Oh, the style is a little bit difficult for such a novice in Mathematica as I am, but that really seems to work, thank you very much!!! I would like to ask you one more thing. How this code should be changed if all parameters are supposed to be integers? For example, solutions 2a+1 and 2a won’t be equivalent in this case.

– Hypsoline

May 5 ’15 at 11:10

@Hypsoline I wondered about that. Solve takes an optional 3rd argument that specifies a domain: Solve[eqn, vars, Integers]. That should work. Sorry about the style. It was late — the @@@ is worth getting used to; otherwise, is there something I can help with?

– Michael E2

May 5 ’15 at 11:39

I am sorry, probably it is not a very profound question, but… If one just substitute ` Solve[#1 == (#2 /. vars), Variables[#2] /. vars] ` with ` Solve[#1 == (#2 /. vars), Variables[#2] /. vars, Integers] ` in the code above, the output is not the same any more (as it should be) and consists of just one integral matrix.

– Hypsoline

May 5 ’15 at 11:51

Thank you! What about the style, could you please tell me what the part ` Not@*Or ` does?

– Hypsoline

May 5 ’15 at 11:54

@Hypsoline (1) Try Solve[#1 == (#2 /. vars) && (Variables[#2] /. vars) \[Element] Integers, Variables[#2] /. vars]. (2) Not@*Or is short for Composition[Not, Or] and equivalent to Not[Or[##]] &. This is Apply-ed via @@@ to each row of the table created by Outer.

– Michael E2

May 5 ’15 at 12:07

Suppose you have four solution matrices:

mysol =

{{{1, 0, a}, {0, b, 1 – a}, {0, 0, 0}},

{{1, 0, a}, {0, a, 1 – a}, {0, 0, 0}},

{{1, 0, 2 b}, {0, b, 2 – a}, {0, 0, 0}},

{{1, 0, a}, {0, b, 1 – b}, {0, 0, 0}}};

You can find the matrices that are equivalent (or degenerate) this way:

degens = Table[

If[Solve[mysol[[i]] == mysol[[j]], {a, b}] != {}, {i, j}, Null],

{i, 2, Length[mysol]}, {j, 1, i – 1}] // Quiet

(*

{{{2, 1}}, {Null, Null}, {{4, 1}, {4, 2}, {4, 3}}}

*)

This says that matrix 2 and matrix 1 can be equivalent (i.e., one can solve for bb as a function of aa), likewise matrix 4 and matrix 1, … and so on. A simpler way to see this is:

zz = Flatten[Select[degens, ! MemberQ[#, Null] &], 1]

(*

{{2, 1}, {4, 1}, {4, 2}, {4, 3}}

*)

It is instructive to view these relations as a graph:

ss = Graph[#[[1]] -> #[[2]] & /@ zz, VertexLabels -> “Name”]

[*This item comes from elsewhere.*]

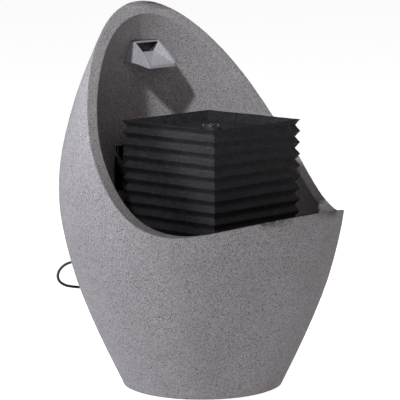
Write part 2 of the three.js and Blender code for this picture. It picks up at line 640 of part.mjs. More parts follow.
// ---------------------------------------------------------------- hoses
function bubblerHose() {
  return ring(HOSE_BORE, HOSE_R, TEE_Z + TEE_H + GAP, TAIL_END - GAP, 12, 0, COLUMN_Y);
}

function spoutHose() {
  const start = COLUMN_Y + TEE_R + GAP;
  const near = (z, inset) => skinY(SPOUT_X, z) - inset;
  const climb = [260, 282, 304, 324].map((z) => [SPOUT_X, hoseY(z), z]);
  const [high, low] = barbLine();
  const end = high.map((v, i) => v + (low[i] - v) * 0.35);
  const points = [[0, start, BRANCH_Z], [0, start + 14, BRANCH_Z], [2, start + 40, BRANCH_Z + 1],
    [6, near(94, 64.7), 94], [9, near(128, 52.7), 128], [11.5, near(168, 43.7), 168],
    [SPOUT_X, near(203, 33.5), 203], [SPOUT_X, near(226, 19.3), 226],
    [SPOUT_X, near(243, 8.4), 243], ...climb, low, end];
  return pipe(points, HOSE_R, HOSE_BORE, 9, 46);
}

// ---------------------------------------------------------------- lamp lead
function lampLead() {
  const y = COLUMN_Y;
  const end = PLUG_Z + 15 + GAP;
  const up = (part) => end + part * (DISH_FLOOR - end);
  return pipe([[LAMP_PLACE_R, y, DISH_FLOOR - 0.2], [LAMP_PLACE_R, y, up(0.89)],
    [9, y - 6, up(0.763)], [2, y - 14, up(0.585)], [-9, y - 13, up(0.388)],
    [-17, y - 5, up(0.21)], [LAMP_PLUG_X, y, up(0.092)], [LAMP_PLUG_X, y, end]],
    LAMP_LEAD_R, 0, 8, 36);
}

const lampPlug = () => rod(3.6, PLUG_Z + GAP, PLUG_Z + 15, 16, LAMP_PLUG_X, COLUMN_Y);

// ---------------------------------------------------------------- mains lead
function gland() {
  const [x, z] = CORD_EXIT;
  const bore = CORD_R + SMALL;
  return onSkin([[bore, -WALL - 3], [GLAND_R, -WALL - 3], [GLAND_R, -1 + GAP],
    [GLAND_FLANGE, -1 + GAP], [GLAND_FLANGE, -1 + GAP + GLAND_FLANGE_T], [3.6, 3.5],
    [2.6, GLAND_TAIL], [bore, GLAND_TAIL], [bore, -WALL - 3]], 16, x, z);
}

// Points on the gland's axis, at distances out from the surface.
function glandLine(distances) {
  const [x, z] = CORD_EXIT;
  const at = new THREE.Vector3(x, skinY(x, z), z);
  const rise = (radiusAt(z + 4) - radiusAt(z - 4)) / 8;
  const out = new THREE.Vector3(at.x, at.y, -rise * radiusAt(z)).normalize();
  return distances.map((d) => at.clone().addScaledVector(out, d).toArray());
}

// The lead in two lengths: from the pump into the gland, and from the gland to the coil.
const MEET = -6;
function pumpLead() {
  return pipe([...LEAD_INSIDE, ...glandLine([-WALL - 4, MEET - GAP])], CORD_R, 0,
    CORD_SIDES, 44);
}

function cord() {
  return pipe([...glandLine([MEET, 6, GLAND_TAIL - 4, GLAND_TAIL + 3]), ...CORD], CORD_R, 0,
    CORD_SIDES, 48);
}

function coil() {
  const [r0, r1] = [COIL_R - COIL_W / 2, COIL_R + COIL_W / 2];
  const z1 = GAP + COIL_H;
  const c = COIL_CHAMFER;
  return turned([[r0 + c, GAP], [r1 - c, GAP], [r1, GAP + c], [r1, z1 - c], [r1 - c, z1],
    [r0 + c, z1], [r0, z1 - c], [r0, GAP + c], [r0 + c, GAP]], 32, ...COIL_CENTRE);
}

const tailCord = () => pipe(TAIL_CORD, CORD_R, 0, CORD_SIDES, 4);

function plug() {
  const [x, y] = PLUG_AT;
  const half = PLUG[1] / 2;
  const low = GAP;
  const outline = [[x, low + 4.4], [x + PLUG[0] * 0.35, low], [x + PLUG[0] - 1.5, low],
    [x + PLUG[0], low + 1.5], [x + PLUG[0], low + PLUG[2] - 1.5],
    [x + PLUG[0] - 1.5, low + PLUG[2]], [x + PLUG[0] * 0.35, low + PLUG[2]],
    [x, low + PLUG[2] - 4.4]];
  const shape = new THREE.Shape(V2(outline));
  const geometry = new THREE.ExtrudeGeometry(shape, { depth: PLUG[1], bevelEnabled: false });
  return solid(geometry.rotateX(Math.PI / 2).translate(0, y + half, 0));
}

function blades() {
  const x = PLUG_AT[0] + PLUG[0] + GAP;
  const z = GAP + PLUG[2] / 2;
  [-1, 1].forEach((side, i) => {
    const at = PLUG_AT[1] + (side * BLADE_GAP) / 2;
    add(`plug_blade_${i + 1}`, box([x, x + BLADE[0]],
      [at - BLADE[1] / 2, at + BLADE[1] / 2], [z - BLADE[2] / 2, z + BLADE[2] / 2]), BRASS);
  });
}

// ---------------------------------------------------------------- assembly
add('shell', shell(), STONE);
pads();
add('spout', spout(), STONE_LIGHT);
add('back_cover', backCover(), STONE);
SCREW_PLACES.forEach(([dx, z], i) => add(`cover_screw_${i + 1}`, coverScrew(dx, z), STEEL));
add('column', column(), SLATE);
add('nozzle', nozzle(), BLACK);
add('nozzle_nut', nozzleNut(), BLACK);
add('lamp_ring', lampRing(), BLACK);
lamps();
add('lamp_lead', lampLead(), RUBBER);
add('lamp_plug', lampPlug(), BLACK);
add('pump_body', pumpBody(), BLACK);
cups();
add('pump_shaft', rodX(SHAFT_R, MOTOR_X + 2 + GAP, COVER_X + 1, 12, COLUMN_Y, AXIS_Z), WHITE);
add('pump_magnet', magnet(), GREY);
add('impeller', impeller(), WHITE);
add('pump_cover', pumpCover(), BLACK);
add('flow_slider', flowSlider(), GREY);
add('tee', tee(), BLACK);
add('bubbler_hose', bubblerHose(), VINYL);
add('spout_hose', spoutHose(), VINYL);
add('cord_gland', gland(), RUBBER);
add('pump_lead', pumpLead(), RUBBER);
add('cord', cord(), RUBBER);
add('cord_coil', coil(), RUBBER);
add('cord_tail', tailCord(), RUBBER);
add('plug', plug(), BLACK);
blades();

export default group;
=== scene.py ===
"""Tabletop water fountain: a cut stone egg, a ribbed slate column in its bowl, a spout above it.

Metres, +Z up, the open front faces -Y, the egg's axis is the Z axis. Sizes given in millimetres
are turned to metres by MM.
"""

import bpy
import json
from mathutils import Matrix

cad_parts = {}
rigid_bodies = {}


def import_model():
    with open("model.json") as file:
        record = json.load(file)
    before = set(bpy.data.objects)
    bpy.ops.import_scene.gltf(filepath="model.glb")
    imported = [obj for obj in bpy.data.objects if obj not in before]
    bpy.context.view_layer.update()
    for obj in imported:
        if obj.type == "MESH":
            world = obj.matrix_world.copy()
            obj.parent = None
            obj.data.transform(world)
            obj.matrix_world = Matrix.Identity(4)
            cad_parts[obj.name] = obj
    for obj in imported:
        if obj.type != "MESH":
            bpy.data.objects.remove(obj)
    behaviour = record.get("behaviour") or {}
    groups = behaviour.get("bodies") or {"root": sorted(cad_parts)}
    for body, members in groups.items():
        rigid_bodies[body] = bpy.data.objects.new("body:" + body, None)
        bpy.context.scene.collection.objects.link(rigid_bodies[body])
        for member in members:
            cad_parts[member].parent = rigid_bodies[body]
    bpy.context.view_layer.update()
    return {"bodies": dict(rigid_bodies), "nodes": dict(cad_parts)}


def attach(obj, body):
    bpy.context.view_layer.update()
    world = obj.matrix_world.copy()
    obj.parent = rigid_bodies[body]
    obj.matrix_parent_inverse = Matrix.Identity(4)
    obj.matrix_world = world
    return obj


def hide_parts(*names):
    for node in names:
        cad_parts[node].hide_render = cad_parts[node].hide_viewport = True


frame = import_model()

import json
import math
import bmesh
import bpy
import numpy as np
from mathutils import Matrix, Vector

MM = 0.001
NODES = frame["nodes"]


# ---------------------------------------------------------------- camera
def camera():
    """Camera at a place, looking along a direction, turned a little about that direction."""
    place = Vector((-1.93528, -1.82734, 0.60737))
    ahead = Vector((0.71835, 0.67943, -0.14950)).normalized()
    right = ahead.cross(Vector((0, 0, 1))).normalized()
    up = right.cross(ahead)
    roll = math.radians(-0.242)
    right, up = (right * math.cos(roll) + up * math.sin(roll),
                 up * math.cos(roll) - right * math.sin(roll))
    data = bpy.data.cameras.new("camera")
    data.lens, data.sensor_width = 220.5, 36
    data.clip_start, data.clip_end = 0.05, 60
    eye = bpy.data.objects.new("camera", data)
    turn = Matrix((right, up, -ahead)).transposed().to_4x4()
    eye.matrix_world = Matrix.Translation(place) @ turn
    bpy.context.collection.objects.link(eye)
    bpy.context.scene.camera = eye


camera()
bpy.context.scene.view_settings.view_transform = "Standard"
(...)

This graph shows that the only nodes (matrices) that are truly independent are 1 and 3, i.e., they have no edge linking them.

You can calculate this explicitly this way (find the rows that have no non-zero entries):

Position[AdjacencyMatrix[Normal[Transpose[AdjacencyMatrix[ss]]]],

{0, 0, 0, 0}] // Quiet

(*

{{1,3}}

*)

Indeed, only matrices 1 and 3 are independent in the set.

I am sorry but I am not sure I’ve grasped the thing. First of all, if I am not terribly mistaken, the result in this case should be the list consisting of mysol[[1]], mysol[[3]] and mysol[[4]]. For any of these three types there is a solution which cannot be expressed as a solution of one of the other two types. For example, {{1, 0, -1}, {0, 1, 2}, {0, 0, 0}} is a solution of the first type and is not a solution of the third or the fourth type. My goal is to get all solutions but delete such excess specific cases as mysol[[2]] is for mysol[[1]].

– Hypsoline

May 4 ’15 at 23:20

The second point is that I do not understand why do you use “Solve[mysol[[i]] == mysol[[j]], {a, b}]”. It is quite strange. To my mind, one should treat parameters on the left side as though they have names which are different from the names of the parameters on the right side (and it can be so in the original problem!)

– Hypsoline

May 4 ’15 at 23:21